Soljenitsyne a choisi de concentrer l’attention de son auditoire sur les malheurs de l’Occident contemporain (p. 14) et ses paroles de vérité sont des paroles amères. Elles n’en sont pas moins des paroles amies parce qu’elles sont dictées par le souci de guérir. Aussi s’achèvent-elles en une réflexion religieuse qui est en fait, comme en tout oracle de prophète, un appel à la conversion : l’homme est-il effectivement au-dessus de tout et n’existe-t-il point au-dessus de nous un Esprit suprême (p. 55) ? Nous avons perdu le Tout, le Plus-Haut qui fixait autrefois une limite à nos passions et à notre irresponsabilité (p. 53). Corporellement voué à la mort, la tâche de l’homme sur cette terre n’en devient que plus spirituelle : non pas un gorgement de quotidienneté, non pas la recherche des meilleurs moyens d’acquisition puis de joyeuse dépense des biens matériels, mais l’accomplissement d’un dur et permanent devoir en sorte que tout le chemin de notre vie devienne l’expérience d’une élévation avant tout spirituelle : quitter cette vie en créatures plus hautes que nous y étions entrés (p. 54). En ce tournant de l’histoire, tandis que se livre l’assaut décisif du mal universel qui fait sentir sa pression (p. 37), il est exigé de nous une flamme spirituelle, une montée vers une nouvelle hauteur de vues, vers un nouveau mode de vie où ne sera plus livrée à la malédiction, comme au Moyen Âge, notre nature physique, mais où ne sera plus foulée aux pieds, comme dans l’ère moderne, notre nature spirituelle. Cette montée est comparable au passage à un nouveau degré anthropologique. Personne, sur la terre, n’a d’autre issue que d’aller toujours plus haut (p. 56).
Ainsi donc, si la Règle de saint Benoît allume en nous la flamme de l’Esprit, si elle nous invite à la conversion, si dans notre état actuel d’épuisement spirituel (p. 35), elle nous aide efficacement à réaliser un progrès constant dans la foi et l’amour, elle sera précieuse pour nous aujourd’hui.
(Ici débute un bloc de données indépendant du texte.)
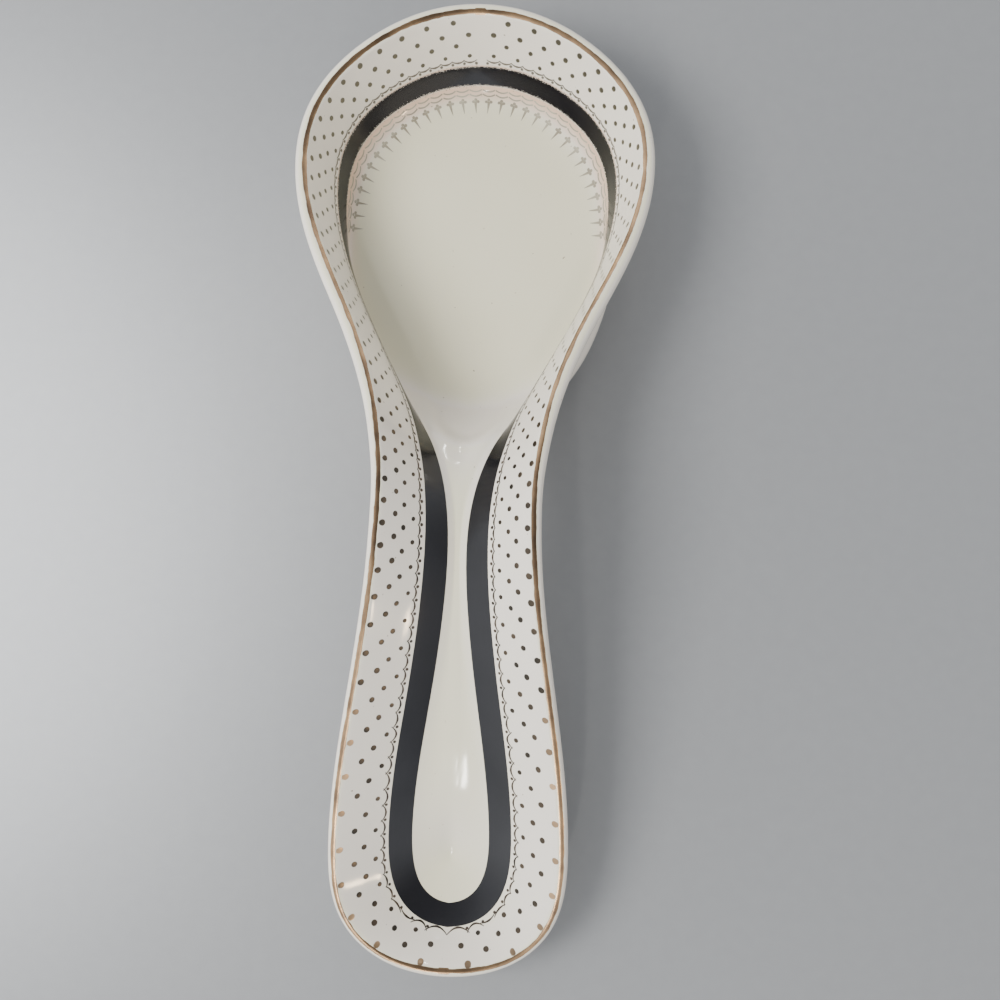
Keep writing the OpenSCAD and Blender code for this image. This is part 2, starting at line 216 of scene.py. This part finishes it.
def mix(nodes, links, share, first, second, blend="MIX"):
    """Mixes two colours; the share and the colours are sockets or values."""
    node = nodes.new("ShaderNodeMix")
    node.data_type = "RGBA"
    node.blend_type = blend
    for socket, value in (("Factor", share), ("A", first), ("B", second)):
        target = [s for s in node.inputs if s.name == socket and s.enabled][0]
        if isinstance(value, bpy.types.NodeSocket):
            links.new(value, target)
        elif socket == "Factor":
            target.default_value = value
        else:
            target.default_value = (*value, 1)
    return [s for s in node.outputs if s.enabled][0]


def sum_of(nodes, links, first, factor, second):
    """First times factor plus second, where each is a socket or a number."""
    node = nodes.new("ShaderNodeMath")
    node.operation = "MULTIPLY_ADD"
    for socket, value in zip(node.inputs, (first, factor, second)):
        if isinstance(value, bpy.types.NodeSocket):
            links.new(value, socket)
        else:
            socket.default_value = value
    return node.outputs["Value"]


def spread(nodes, links, value, start, end):
    """Tells how far a value is on its way from a start to an end, from 0 to 1."""
    node = nodes.new("ShaderNodeMapRange")
    links.new(value, node.inputs["Value"])
    node.inputs["From Min"].default_value = start
    node.inputs["From Max"].default_value = end
    return node.outputs["Result"]


def bump(nodes, links, height, strength, distance, shader):
    node = nodes.new("ShaderNodeBump")
    node.inputs["Strength"].default_value = strength
    node.inputs["Distance"].default_value = distance
    links.new(height, node.inputs["Height"])
    links.new(node.outputs["Normal"], shader.inputs["Normal"])


def vertex_value(nodes, name):
    node = nodes.new("ShaderNodeAttribute")
    node.attribute_name = name
    return node.outputs["Fac"]


def grain_group():
    """Specks of spattered colour in the bowl, thinning out with the gap to the band's edge."""
    group = bpy.data.node_groups.new("spatter", "ShaderNodeTree")
    for name in ("Gap", "Start", "Fall"):
        group.interface.new_socket(name=name, in_out="INPUT", socket_type="NodeSocketFloat")
    group.interface.new_socket(name="Grain", in_out="OUTPUT", socket_type="NodeSocketFloat")
    nodes, links = group.nodes, group.links
    given = nodes.new("NodeGroupInput").outputs
    place = nodes.new("ShaderNodeTexCoord").outputs["Object"]
    along = nodes.new("ShaderNodeSeparateXYZ")
    links.new(place, along.inputs["Vector"])
    in_bowl = spread(nodes, links, along.outputs["Y"], spatter_start, spatter_full)
    cloud = noise(nodes, links, place, 3600, 2, 0.6)
    fallen = sum_of(nodes, links, given["Gap"], given["Fall"], cloud)
    behind = sum_of(nodes, links, fallen, -1, given["Start"])
    specks = spread(nodes, links, behind, 0, grain_softness)
    result = nodes.new("NodeGroupOutput")
    links.new(sum_of(nodes, links, specks, in_bowl, 0), result.inputs["Grain"])
    return group


spatter = grain_group()


def grains(nodes, links, start, fall):
    node = nodes.new("ShaderNodeGroup")
    node.node_tree = spatter
    links.new(vertex_value(nodes, "band_gap"), node.inputs["Gap"])
    node.inputs["Start"].default_value = start
    node.inputs["Fall"].default_value = fall
    return node.outputs["Grain"]


def finish_piece(piece, name, slot, *nodes_replaced):
    """Shades a piece smooth, names it, hangs it under the root and hides the CAD nodes it replaces; the slot
    is not used.
    """
    select_only(piece)
    bpy.ops.object.shade_smooth()
    piece.name = name
    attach(piece, "root")
    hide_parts(*nodes_replaced)


body = merged_copy("clay_body", "body")
apply_modifier(body, "SUBSURF", levels=2, render_levels=2)
upper = [(v.index, v.co.copy()) for v in body.data.vertices if v.normal.z > upper_slope]
for number, point in upper:
    x, y = point.x / mm, point.y / mm
    past = (y - step_apex - step_bend * x * x) / math.hypot(1, 2 * step_bend * x) / step_width
    if abs(x) < 2 * step_reach and abs(past) < step_fade:
        rise = -past * math.exp((1 - past * past) / 2 - (x / step_reach) ** 4)
        body.data.vertices[number].co.z += step_height / 2 * rise * mm
glaze, nodes, links, shader, place = fired_material("white_glaze")
cloud = noise(nodes, links, place, 22, 3)
warm = ramp(nodes, links, cloud, [(0.3, (0.845, 0.80, 0.585)), (0.7, (0.875, 0.835, 0.63))])
# Steep walls get a greyer, pinker tint than the floor: painted shade, set by which way the glaze faces.
facing = nodes.new("ShaderNodeSeparateXYZ")
links.new(nodes.new("ShaderNodeNewGeometry").outputs["Normal"], facing.inputs["Vector"])
level = spread(nodes, links, facing.outputs["Z"], wall_shade_end, floor_tone_start)
wall_shade_tint = mix(nodes, links, level, (0.86, 0.80, 0.70), warm)
rosy = mix(nodes, links, vertex_value(nodes, "lace_tint"), wall_shade_tint, (0.80, 0.575, 0.41))
specks = noise(nodes, links, place, 900, 1)
dark_specks = ramp(nodes, links, specks, [(0.17, (0.45, 0.40, 0.33)), (0.22, (1, 1, 1))])
clean = mix(nodes, links, 1.0, rosy, dark_specks, "MULTIPLY")
sooty = mix(nodes, links, grains(nodes, links, 0.46, 0.22), clean, (0.03, 0.03, 0.03))
links.new(sooty, shader.inputs["Base Color"])
shader.inputs["Roughness"].default_value = 0.1
shader.inputs["IOR"].default_value = 1.52
bump(nodes, links, noise(nodes, links, place, 150, 2), 0.12, 0.2 * mm, shader)
body.data.materials.append(glaze)
finish_piece(body, "glazed_body", "white_glaze", "clay_body")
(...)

Avant de l’interroger, il faut retenir cette parole par laquelle se terminait le discours de Harvard : c’est à un nouveau degré anthropologique que nous devons accéder. En notre ère où tout est mis sous le signe du développement des sciences humaines et du progrès, la conversion s’énonce, comme d’instinct, en ces termes. Mais à une telle conversion, la Règle de Benoît, conçue au début du Moyen Âge, peut-elle nous conduire ? Les « droits de l’homme » seront-ils respectés dans une Règle qui risque peut-être d’opposer la contrainte de sa loi au libre développement de nos facultés ? L’homme est-il au centre de la pensée de Benoît et sa dimension de personne lui est-elle pleinement reconnue ? Il sera légitime de lui poser de telles questions.
Regard sur la Règle de saint Benoît
Ses sources
La Règle de saint Benoît fut rédigée en Italie au Mont Cassin entre 530 et 560. Elle est plus ancienne qu’elle-même car elle transmet au monachisme occidental toute la richesse de la tradition de vie cénobitique [3]. Ses sources sont bien connues : Pachôme, Basile, la Règle du Maître (reconnue antérieure et dont l’influence est prépondérante), Cassien lu à travers le Maître, Augustin auquel Benoît doit son sens profond de la subjectivité et des valeurs de la vie communautaire. C’est le mérite du Père de Vogüé d’avoir confronté avec minutie le texte de la Règle avec celui de ses sources [4]. Grâce à son travail, il est possible de refaire de l’intérieur la démarche même de Benoît et rien peut-être ne permet mieux de saisir son génie propre, son esprit de concision et de synthèse, son jugement averti, sa discrétion et sa profondeur.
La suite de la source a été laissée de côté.